The Importance of Identifying Genetic Alterations in Thyroid Cancer

Opinion
Video

Lova Sun, MD, MCSE, assistant professor at the Hospital of the University of Pennsylvania, discusses the important of next-generation sequencing for patients with thyroid cancer.

Next-generation sequencing for patients with advanced thyroid cancer is notably important, particularly those who are no longer responsive to radioactive iodine treatment.

Next-generation sequencing can be performed on tissue samples (either initial tumor or metastasis) to identify genetic alterations in the cancer cells. This should include analysis of both DNA and RNA, as some alterations might be missed by DNA-only tests. If a test finds specific alterations, like NTRK or RET mutations, targeted therapies are available. These therapies are highly effective and well-tolerated compared to more general drugs.

However, due to the less common use of these targeted therapies, collaboration with pharmacists is crucial. Pharmacists can help monitor patients for potential side effects that might not be routinely checked in standard bloodwork.

The ultimate goal is to identify these genetic alterations quickly and get patients on the most effective targeted therapy available for their specific situation.

Here, Lova Sun, MD, MCSE, assistant professor at the Hospital of the University of Pennsylvania, discusses the important of next-generation sequencing for patients with thyroid cancer.

Transcription:

0:05 | It is important in patients who are metastatic, [are] beginning to be, or are refractory to radioactive iodine such that it is not a treatment option for them anymore to make an effort to perform next-generation sequencing, either on the initial thyroidectomy specimen or a biopsy of a metastatic site, and then perform a broad DNA- and RNA-based next-generation sequencing panel to identify these alterations, especially fusions, which can be missed by DNA-only based panels. It is important to incorporate RNA-based methods to make sure that we capture these alterations.

0:51 | If you are lucky enough to find an alteration in NTRK or RET and really confirmed that this is a disease-associated variant, not something like a synonymous alteration or uncertain significance alteration, I think that the recommendation is to opt for the corresponding targeted therapy, which as I have mentioned, have excellent efficacy as well as tolerability over a mutation-agnostic, multitargeted [tyrosine kinase inhibitors (TKIs)].

1:19 | These are relatively uncommon alterations compared to BRAF, for instance, in thyroid cancer. These are not drugs that we are using all that commonly. I think it is important to, if possible, recruit assistance and collaboration with pharmacy colleagues who can make sure that we are monitoring patients appropriately.
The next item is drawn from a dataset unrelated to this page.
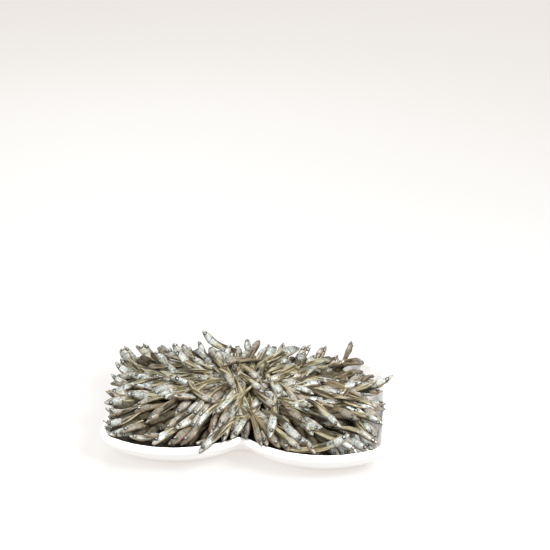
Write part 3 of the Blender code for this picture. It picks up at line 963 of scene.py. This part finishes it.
def join_fish(name, fishes, ball, eye, seed):
    """A piece of many fish with their eyes, and the values that paint them."""
    rng = np.random.default_rng(seed)
    sides = (-1.0, 1.0) if eye else ()
    balls, places, skin_at = [], [], []
    paint = {key: [] for key in PAINT_VALUES}

    def add(one, traits, form, t, tall, wide, values):
        """Bends one body or eye along its fish and keeps its paint values."""
        twist = traits.twist * rising(t, *TWIST) * TWIST_MOST
        places.append(np.stack(one.placed(t, tall * one.length, wide * one.length, twist), axis=1))
        skin_at.append(np.stack([t, wide, tall], axis=1) * one.length * CENTIMETRES + traits.offset)
        values = {"along": t, "tone": traits.tone, **values}
        for key in paint:
            paint[key].append(np.broadcast_to(values.get(key, 0.0), t.shape))
        balls.append(form)

    for one in fishes:
        traits = Traits(rng)
        t, tall, wide, values = fish_points(ball, traits)
        add(one, traits, ball, t, tall, wide, {**values, "eye": NOT_AN_EYE})
        for side in sides:
            t, tall, wide, ring = eye_points(eye, traits, side)
            add(one, traits, eye, t, tall, wide, {"eye": ring})
    bm = bmesh.new()
    for form in balls:
        bm.from_mesh(form.mesh)
    mesh = new_mesh(name, bm)
    mesh.vertices.foreach_set("co", np.concatenate(places).ravel())
    for key, rows in paint.items():
        mesh.attributes.new(key, "FLOAT", "POINT").data.foreach_set("value", np.concatenate(rows))
    skin_places = mesh.attributes.new("skin_at", "FLOAT_VECTOR", "POINT")
    skin_places.data.foreach_set("vector", np.concatenate(skin_at).ravel())
    bm = bmesh.new()
    bm.from_mesh(mesh)
    bmesh.ops.recalc_face_normals(bm, faces=bm.faces[:])
    layer = bm.verts.layers.float["eye"]
    for face in bm.faces:
        face.material_index = 1 if face.verts[0][layer] >= 0.0 else 0
        face.smooth = True
    bm.to_mesh(mesh)
    bm.free()
    piece = new_object(name, mesh)
    rounder = piece.modifiers.new("rounder", "SUBSURF")
    rounder.levels = 1
    rounder.render_levels = 1
    return piece


print("values on each point", len(PAINT_VALUES) + 1)

# %% [markdown]
# Dried skin. Heads and bellies keep their silver, in small patches with a painted cool sheen,
# speckled and edged with tan. The back has dried to olive and grey tan, with dark furrows of painted
# shade and pale streaks, partly silver and partly painted highlight, that run lengthwise, and the
# tails are partly golden. The paint is one node group that every kind of fish uses: it reads the
# values stored on the points, so it bends and twists with each body.

# %% The paint of the skin
PAINT_INPUTS = (
    ("Back", (0.036, 0.029, 0.013)),
    ("Side", (0.128, 0.104, 0.045)),
    ("Belly", (0.235, 0.185, 0.105)),
    # Silver colours the pale streaks: partly silver skin, partly painted highlight on the ridges
    ("Silver", (0.345, 0.335, 0.250)),
    ("Head", (0.385, 0.398, 0.368)),
    # Sheen is a painted reflection, a cool tint in patches on the head
    ("Sheen", (0.175, 0.235, 0.245)),
    ("Gold", (0.255, 0.200, 0.085)),
    ("Shade", (0.085, 0.092, 0.084)),
    ("Snout", (0.225, 0.170, 0.115)),
    # Furrow is painted shade in the creases; it also darkens the mouth crease, the gill line and the
    # snout's tip
    ("Furrow", (0.010, 0.0075, 0.0032)),
)
PAINT_OUTPUTS = (("Colour", "Color"), ("Silver", "Float"), ("Roughness", "Float"), ("Height", "Float"))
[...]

For the [adverse] effects that are a little idiosyncratic sometimes, not necessarily things that we always check on our toxicity labs, for instance, to make sure that we're administering these drugs safely.

1:54 | Certainly, the most important thing is to find these alterations, and then as quickly as we can, start patients who have progression on the corresponding targeted agent that has been shown to be efficacious in that setting.